Our History
The AVP programme began in 1975 when a group of inmates at Greenhaven Prison (New York) was working with youth coming into conflict with the law. They collaborated with the Quaker Project on Community Conflict, devising a prison workshop. The success of this workshop quickly generated requests for more and AVP was born.
The programme quickly spread to other prisons, and other organisations when it became obvious that the need for peace training existed just as much outside prison walls as within, and that everyone in all walks of life and circumstances is exposed to and participates, in some way, in violence – be it physical or intangible.

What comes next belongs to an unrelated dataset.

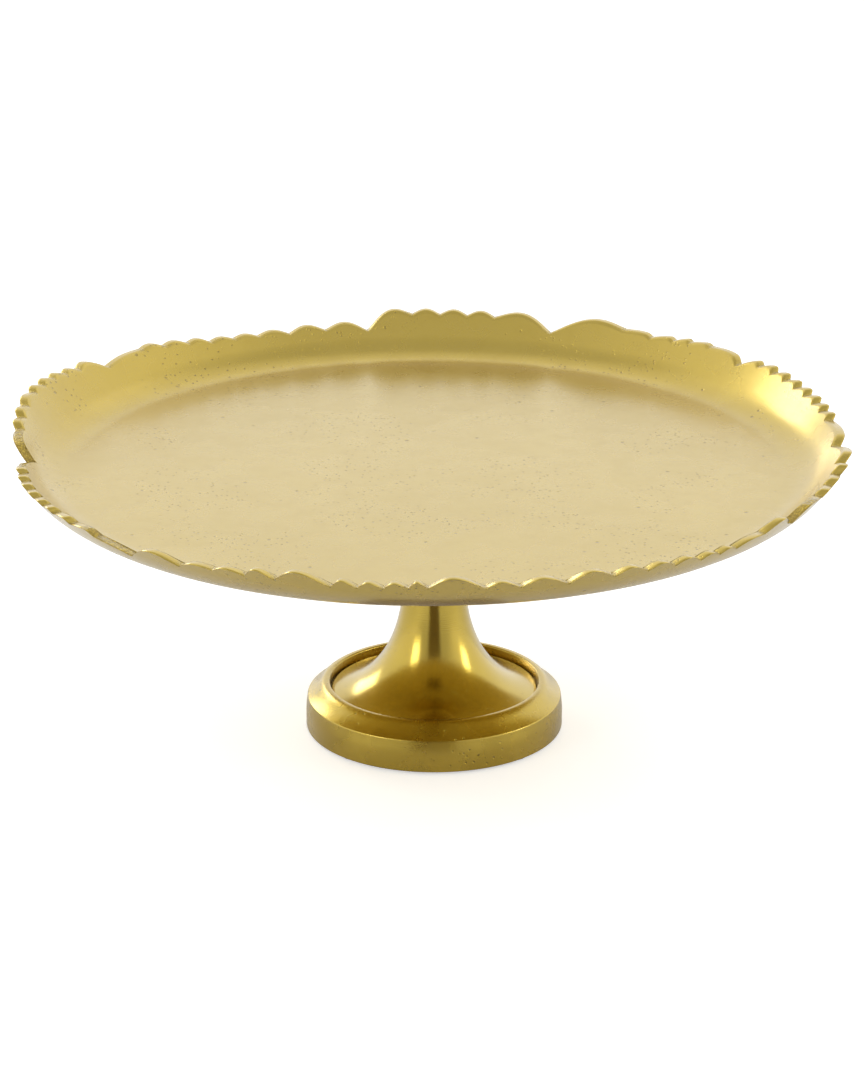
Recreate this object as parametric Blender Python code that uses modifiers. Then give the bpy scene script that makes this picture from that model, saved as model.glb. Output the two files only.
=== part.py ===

Workshops are now offered extensively in prisons, communities, schools, government bodies, businesses, community associations, street gangs and so on. The project has been growing at 25 to 30 percent per annum since inception, and there are more than 2000 fully trained volunteer AVP facilitators in the USA alone. The project has also spread to Canada, Europe, New Zealand Australia, Costa Rica, China, Ireland, Israel, Russia, Ghana, Sudan, Zimbabwe, Kenya, Burundi, Rwanda and, of course, South Africa.
An International Gathering is held every two years. In 2006 it was held at Hartbeespoort in the North West Province of South Africa. Over twenty countries were represented. In 2008 it was held at Kakamega in Kenya, and in 2010 it will be held in Kathmandu in Nepal, near India.